• [WHAT YOU ARE ASKED TO DO]:
Repeat the entire listing exactly.

++++

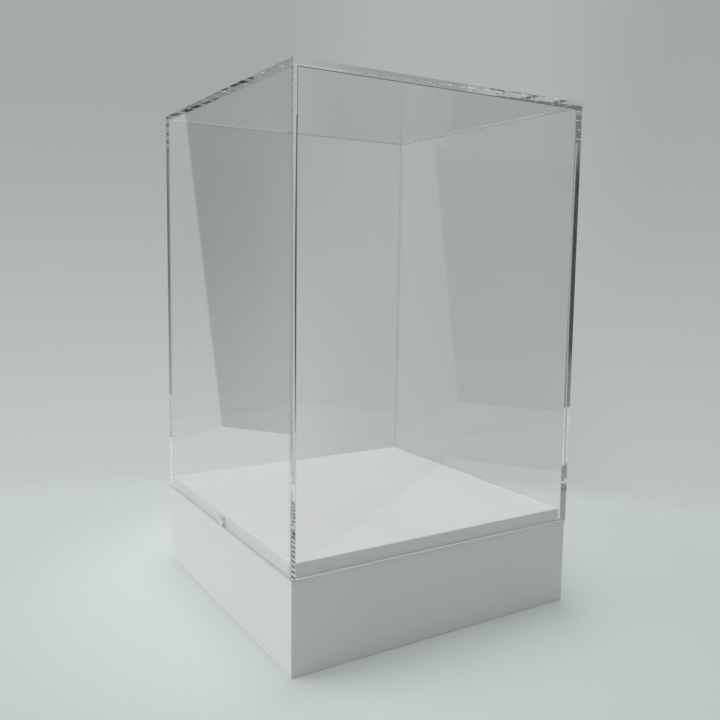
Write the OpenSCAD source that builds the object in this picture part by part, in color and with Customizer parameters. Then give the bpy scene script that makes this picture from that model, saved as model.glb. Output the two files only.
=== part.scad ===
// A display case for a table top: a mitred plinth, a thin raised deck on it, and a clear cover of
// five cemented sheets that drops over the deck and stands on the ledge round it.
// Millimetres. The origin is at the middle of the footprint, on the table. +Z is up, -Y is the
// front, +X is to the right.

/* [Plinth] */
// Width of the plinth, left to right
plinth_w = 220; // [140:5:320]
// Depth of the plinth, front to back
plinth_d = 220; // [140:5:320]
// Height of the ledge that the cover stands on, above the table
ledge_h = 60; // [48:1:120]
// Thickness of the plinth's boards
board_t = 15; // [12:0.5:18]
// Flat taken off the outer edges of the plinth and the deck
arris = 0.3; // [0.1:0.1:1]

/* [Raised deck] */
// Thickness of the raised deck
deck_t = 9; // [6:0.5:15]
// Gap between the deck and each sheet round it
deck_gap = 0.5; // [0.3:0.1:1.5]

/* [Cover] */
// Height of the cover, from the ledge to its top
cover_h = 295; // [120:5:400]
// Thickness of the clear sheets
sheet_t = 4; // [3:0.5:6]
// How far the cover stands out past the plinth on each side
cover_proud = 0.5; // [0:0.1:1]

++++

• [WRITTEN REPLY]:
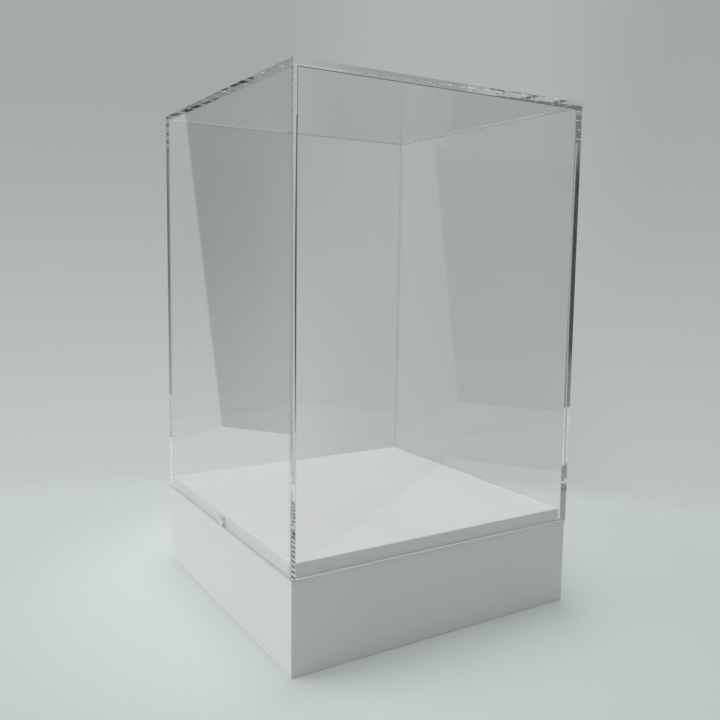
Write the OpenSCAD source that builds the object in this picture part by part, in color and with Customizer parameters. Then give the bpy scene script that makes this picture from that model, saved as model.glb. Output the two files only.
=== part.scad ===
// A display case for a table top: a mitred plinth, a thin raised deck on it, and a clear cover of
// five cemented sheets that drops over the deck and stands on the ledge round it.
// Millimetres. The origin is at the middle of the footprint, on the table. +Z is up, -Y is the
// front, +X is to the right.

/* [Plinth] */
// Width of the plinth, left to right
plinth_w = 220; // [140:5:320]
// Depth of the plinth, front to back
plinth_d = 220; // [140:5:320]
// Height of the ledge that the cover stands on, above the table
ledge_h = 60; // [48:1:120]
// Thickness of the plinth's boards
board_t = 15; // [12:0.5:18]
// Flat taken off the outer edges of the plinth and the deck
arris = 0.3; // [0.1:0.1:1]

/* [Raised deck] */
// Thickness of the raised deck
deck_t = 9; // [6:0.5:15]
// Gap between the deck and each sheet round it
deck_gap = 0.5; // [0.3:0.1:1.5]

/* [Cover] */
// Height of the cover, from the ledge to its top
cover_h = 295; // [120:5:400]
// Thickness of the clear sheets
sheet_t = 4; // [3:0.5:6]
// How far the cover stands out past the plinth on each side
cover_proud = 0.5; // [0:0.1:1]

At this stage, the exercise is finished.